802.11n or 802.11b/g/n

If I have a roaming network (BSA) and all of the clients are 802.11n compatible. By setting the mode to 802.11n only (instead of having two of three AP on mixed mode 802.11b/g/n) will this improve the speed/throughput?

Dear @Men7mdck,

from your inquiry I assume we are speaking about 2.4 GHz network. 802.11n only (aka Greenfield) uses different physical layer preamble, which is not understandable by legacy 802.11b/g nodes. This means that devices working in 802.11n and 802.11b/g/n (aka HT-mixed) cannot hear each other.
WiFi is a shared media and just one device can send the data at one time moment in a single direction, other nodes just listen for a next time moment.
Then, if we want to compare the performance, the main parameter is a modulation/data rate.
If you have 802.11n fast stations connected to AP in HT-mixed mode, the throughput should be high and very similar to that where AP would be in Greenfield mode.
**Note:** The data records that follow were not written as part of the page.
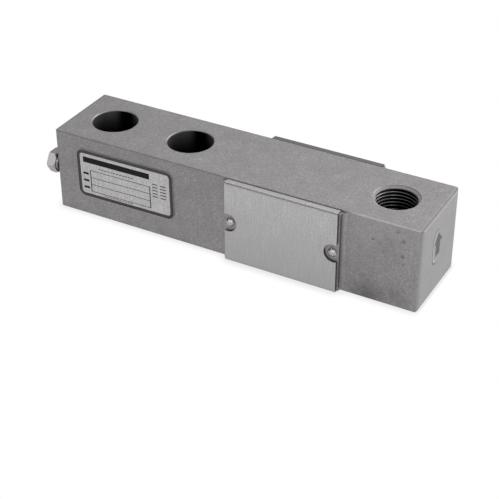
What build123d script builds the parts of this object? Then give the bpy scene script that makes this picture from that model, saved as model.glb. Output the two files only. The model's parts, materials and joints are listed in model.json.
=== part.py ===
from build123d import *
import os

# Cantilever shear beam load cell: a square steel bar that is bolted down through two plain
# holes at its fixed end (-X) and loaded through a tapped hole at its free end (+X).
# Sizes are in millimetres, +Z is up, and the origin is the centre of the beam's underside.

# Beam
beam_length = 171.45
beam_width = 38.1
beam_height = 38.1
end_corner_radius = 2.2
end_edge_radius = 1.4
edge_break = 0.3

# Two mounting holes at the fixed end
mount_hole_radius = 9.9
mount_hole_end_distance = 19.05
mount_hole_pitch = 38.1
mount_hole_chamfer = 0.4

# Load hole at the free end, tapped 3/4-16 UNF and drawn at the thread's major diameter
load_hole_radius = 9.525
load_hole_end_distance = 19.05
load_hole_countersink = 0.25

# Gauge section: a raised pad on each long side, and two opposed pockets that leave a thin web
gauge_centre_to_load_hole = 40.7
pad_length = 52.4
pad_proud = 2.4
pad_end_radius = 2.2
pocket_radius = 13.0
web_thickness = 6.4
fillet_wall_share = 0.95

# Formed sheet cover over each pad, with a gasket between them
sheet_thickness = 0.5
cover_length = 50.8
cover_bend_radius = 0.9
cover_recess = 0.3
flange_clearance = 0.1
flange_tip_gap = 0.4
gasket_thickness = 0.5
gasket_side_inset = 0.4
notch_radius = 4.2
notch_inset = 1.4

# Round-head drive screws at mid-height of the cover's upright edges
screw_inset = 2.1
screw_head_radius = 1.9
screw_head_height = 1.4
screw_rim_height = 0.4
screw_shank_radius = 1.25
screw_shank_length = 4.8
screw_tip_chamfer = 0.4
screw_hole_clearance = 0.05
screw_hole_extra_depth = 0.3

# Foil nameplate on the front face, fixed slightly askew
nameplate_length = 48.4
nameplate_height = 23.0
nameplate_thickness = 0.3
nameplate_corner_radius = 3.0
nameplate_end_distance = 35.5
nameplate_centre_height = 20.95
nameplate_tilt = 0.7

# Cable gland on the fixed end: washer, collar, hexagon and a rubber grommet
gland_side_offset = 13.5
gland_shank_radius = 3.95
gland_shank_length = 6.5
gland_collar_radius = 4.3
gland_collar_length = 1.2
gland_hex_across_flats = 9.525
gland_hex_length = 4.1
hex_outer_chamfer = 0.35
hex_outer_chamfer_length = 0.5
hex_inner_chamfer = 0.7
hex_inner_chamfer_length = 1.0
gland_bore_radius = 2.3
gland_washer_radius = 4.7
gland_washer_thickness = 0.6
gland_fit_clearance = 0.05
grommet_radius = 3.0
grommet_length = 2.4
grommet_recess = 0.2
grommet_bore_radius = 2.0
lead_passage_radius = 1.6

# Strain gauge on each side of the web
gauge_length = 12.0
gauge_height = 8.0
gauge_backing_thickness = 0.2
grid_foil_thickness = 0.1
grid_line_width = 0.28
grid_line_pitch = 0.56
grid_line_length = 3.4
grid_line_count = 6
grid_offset = 3.0
grid_angle = 45

# Terminal board, trim resistor and leads beside each gauge
board_length = 9.0
board_height = 4.0
board_thickness = 0.8
board_below_centre = 8.2
solder_pad_count = 4
solder_pad_pitch = 2.1
solder_pad_size = 1.3
solder_pad_height = 0.4
resistor_length = 4.0
resistor_height = 2.0
resistor_thickness = 0.8
resistor_cap_length = 0.7
resistor_cap_growth = 0.1
resistor_above_centre = 7.6
lead_radius = 0.5
lead_spacing = 0.9
lead_stub = 1.5
lead_side_offset = 9.5
cross_passage_radius = 1.4

# Sealing compound at the bottom of each pocket
potting_depth = 4.0
potting_clearance = 0.1

# Places worked out from the sizes above
half_width = beam_width / 2
mid_height = beam_height / 2
fixed_end_x = -beam_length / 2
first_hole_x = fixed_end_x + mount_hole_end_distance
second_hole_x = first_hole_x + mount_hole_pitch
load_hole_x = beam_length / 2 - load_hole_end_distance
gauge_x = load_hole_x - gauge_centre_to_load_hole
pad_face = half_width + pad_proud
pad_edge_drop = cover_recess + sheet_thickness + flange_clearance
pad_height = beam_height - 2 * pad_edge_drop
cover_inside = pad_face + gasket_thickness
cover_face = cover_inside + sheet_thickness
cover_height = beam_height - 2 * cover_recess
flange_tip = half_width + flange_tip_gap
web_face = web_thickness / 2


def to_front(depth, x, z):
    """Placement whose own +Z looks out of the front face (-Y), at a depth from the mid-plane."""
    return Pos(x, -depth, z) * Rot(90, 0, 0)


def to_rear(part):
    """The same piece on the far side of the beam."""
    return mirror(part, about=Plane.XZ)


def long_bar():
    """Square bar whose ends are rounded in plan and from the side, with broken long edges."""
    plan = RectangleRounded(beam_length, beam_width, end_corner_radius)
    side = RectangleRounded(beam_length, beam_height, end_edge_radius)
    section = Rectangle(beam_width, beam_height)
    section = chamfer(section.vertices(), edge_break)
    bar = extrude(plan, beam_height / 2, both=True)
    bar &= extrude(Plane.XZ * side, beam_width / 2, both=True)
    bar &= extrude(Plane.YZ * section, beam_length / 2, both=True)
    return Pos(0, 0, mid_height) * bar


def gauge_pads():
    """Both raised pads in plan, with a milled radius where each end runs into the side."""
    radius = min(pad_end_radius, pad_proud * fillet_wall_share)
    spine = Rectangle(pad_length + 4 * radius, beam_width)
    outline = spine + Rectangle(pad_length, beam_width + 2 * pad_proud)
    inner_corners = [
        corner
        for corner in outline.vertices()
        if abs(corner.Y) < half_width + pad_proud / 2 and abs(corner.X) < pad_length / 2 + radius
    ]
    outline = fillet(inner_corners, radius)
    return Pos(gauge_x, 0, pad_edge_drop) * extrude(outline, pad_height)


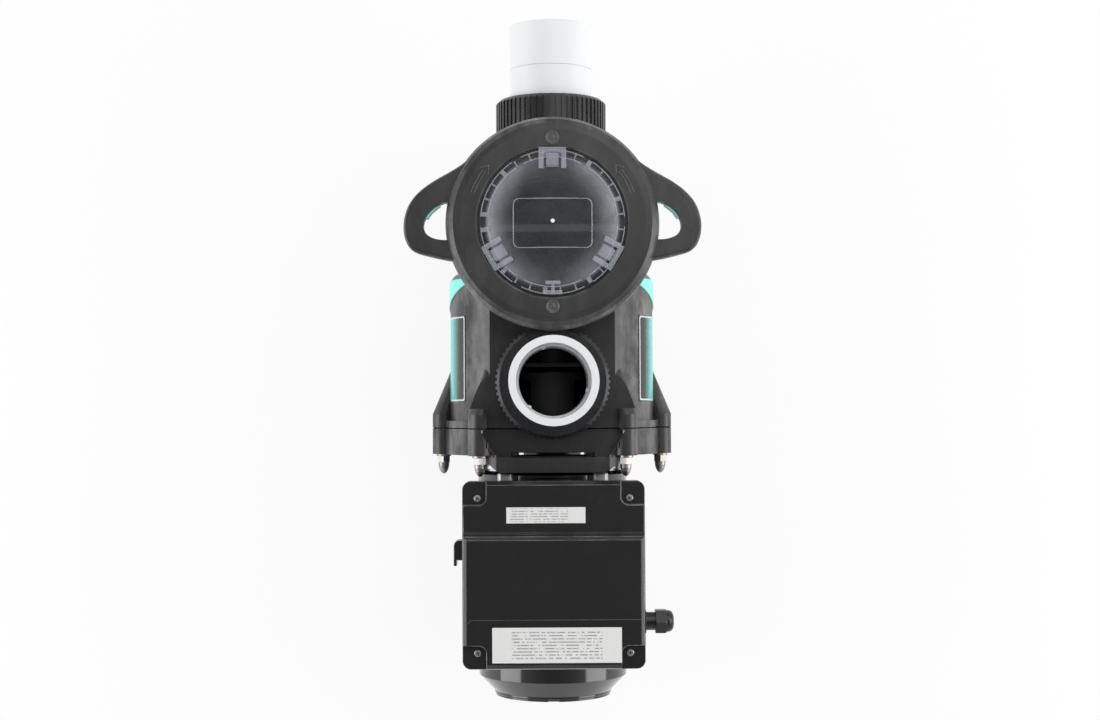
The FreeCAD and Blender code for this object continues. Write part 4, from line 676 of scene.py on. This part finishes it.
def addEarSeamShade():
    look = earSeamShadeLook

    def build(bm):
        for side in (-1, 1):
            xs = sorted((side * look["inner"], side * look["outer"]))
            z = look["height"]
            box(bm, xs[0], xs[1], look["seamFrom"], look["seamTo"], z - look["half"], z + look["half"])
    addPiece("earSeamShade", meshFrom("earSeamShade", build), "pump", "rubber_black")


# A dark sheet closes the slot behind the hood, which the CAD leaves open, and stands in for the shade seen
# down the slot.
slotShadeLook = dict(halfWidth=0.047, front=0.0783, rear=0.0957, height=0.205, thick=0.002, soft=0.0005)


def addSlotShadeSheet():
    look = slotShadeLook

    def build(bm):
        box(bm, -look["halfWidth"], look["halfWidth"], look["front"], look["rear"], look["height"],
            look["height"] + look["thick"])
    addPiece("slotShadeSheet", meshFrom("slotShadeSheet", build), "pump", "inner_plastic", bevel=look["soft"])


# The fine line across the drive cover, with its step at one end.
stepLook = dict(at=0.2463, halfWidth=0.0895, lineWidth=0.0009, rise=0.00012, sunk=0.0004, stepAt=0.003,
                stepDeep=0.003, soft=0.0001)


def addCoverStep():
    look = stepLook
    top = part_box("drive_cover")[1].z

    def build(bm):
        h, w = look["halfWidth"], look["lineWidth"] / 2
        y = look["at"]
        bend, deep = look["stepAt"], look["stepDeep"]
        outline = [(-h, y - w), (h - bend, y - w), (h, y + deep), (h, y + deep + 0.001),
                   (h - bend - 0.0004, y + w), (-h, y + w)]
        slab(bm, outline, top - look["sunk"], top + look["rise"])
    line = meshFrom("coverStepLine", build)
    addPiece("coverStepLine", line, "pump", "box_plastic", slotFinish["box_line"], look["soft"])


addMotorLugs()
addScrewCrossShade()
addEarSeamShade()
addSlotShadeSheet()
addCoverStep()
print("motor detail added")


# The camera looks down, almost upright. Its lens comes from the focal length over the frame's width.
cameraLook = dict(place=(0.017886, 0.024743, 2.098411), right=(-0.999956, 0.004543, 0.008190),
                  up=(-0.004325, -0.999639, 0.026502), focal=1724.4, frameWidth=1100, sensor=36.0,
                  farEnd=20.0)


def addCamera():
    data = bpy.data.cameras.new("viewCamera")
    data.sensor_width = cameraLook["sensor"]
    data.lens = cameraLook["focal"] / cameraLook["frameWidth"] * data.sensor_width
    data.clip_end = cameraLook["farEnd"]
    cam = bpy.data.objects.new("viewCamera", data)
    bpy.context.scene.collection.objects.link(cam)
    right = Vector(cameraLook["right"])
    up = Vector(cameraLook["up"])
    back = right.cross(up).normalized()
    up = back.cross(right).normalized()
    cam.matrix_world = Matrix((right, up, back)).transposed().to_4x4()
    cam.location = cameraLook["place"]
    bpy.context.scene.camera = cam


addCamera()
print("camera placed")


# Floor, lamps and sky. floorWhite is how far the floor shows as plain white instead of shaded.
studio = dict(overhead=0.24, horizon=0.80, lowSky=0.45, highSky=0.98, floorHalf=4.0, floorTone=0.93,
              floorWhite=0.85, aim=(0, 0, 0.2))
lamps = {
    "keyLight": dict(place=(-0.5, -0.9, 1.9), power=11.0, size=1.6),
    "leftLight": dict(place=(1.7, 0.1, 0.8), power=15.0, size=1.2),
    "rightLight": dict(place=(-1.7, 0.1, 0.8), power=15.0, size=1.2),
}


def addStudio():
    mesh = bpy.data.meshes.new("studioFloor")
    s = studio["floorHalf"]
    mesh.from_pydata([(-s, -s, 0), (s, -s, 0), (s, s, 0), (-s, s, 0)], [], [(0, 1, 2, 3)])
    floor = bpy.data.objects.new("studioFloor", mesh)
    bpy.context.scene.collection.objects.link(floor)
    mat, tree, out = newMaterial("floor_finish")
    diffuse = put(tree, "ShaderNodeBsdfDiffuse")
    diffuse.inputs[0].default_value = (studio["floorTone"],) * 3 + (1.0,)
    glow = put(tree, "ShaderNodeEmission")
    path = put(tree, "ShaderNodeLightPath")
    seen = path.outputs["Is Camera Ray"]
    for ray in ("Is Glossy Ray", "Is Transmission Ray"):
        seen = calc(tree, "MAXIMUM", seen, path.outputs[ray])
    seen = calc(tree, "MULTIPLY", seen, studio["floorWhite"])
    mix = put(tree, "ShaderNodeMixShader", {0: seen, 1: diffuse.outputs[0], 2: glow.outputs[0]})
    tree.links.new(mix.outputs[0], out.inputs[0])
    mesh.materials.append(mat)
    world = bpy.data.worlds.new("studioWorld")
    bpy.context.scene.world = world
    world.use_nodes = True
    tree = world.node_tree
    tree.nodes.clear()
    out = tree.nodes.new("ShaderNodeOutputWorld")
    view = put(tree, "ShaderNodeSeparateXYZ", {0: put(tree, "ShaderNodeTexCoord").outputs["Generated"]})
    height = ramp(tree, view.outputs[2], studio["lowSky"], studio["highSky"])
    level = scaleAdd(tree, height, studio["overhead"] - studio["horizon"], studio["horizon"])
    sky = put(tree, "ShaderNodeBackground", {"Color": (1.0, 1.0, 1.0, 1.0), "Strength": level})
    tree.links.new(sky.outputs[0], out.inputs[0])
    for name, look in lamps.items():
        lamp = bpy.data.lights.new(name, "AREA")
        lamp.energy = look["power"]
        lamp.size = look["size"]
        obj = bpy.data.objects.new(name, lamp)
        bpy.context.scene.collection.objects.link(obj)
        obj.location = look["place"]
        towards = Vector(studio["aim"]) - Vector(look["place"])
        obj.rotation_euler = towards.to_track_quat("-Z", "Y").to_euler()


addStudio()
bpy.context.scene.view_settings.view_transform = "Standard"
print("studio ready")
But practically very important factor
is an environment/interference. 2.4 GHz networks are usually crowded (just 80 MHz of spectrum available) and most likely there will be some legacy devices, which will cause direct interference to 802.11n conversation. To have better coexistence and speed AP should use IEEE 802.11b/g/n in 2.4 GHz and that is a default at Peplink/Pepwave devices.

Final answer: setting IEEE mode on AP from 802.11b/g/n to 802.11n (when stations 11n only) won’t improve the performance. It may be ever worse depending on environment.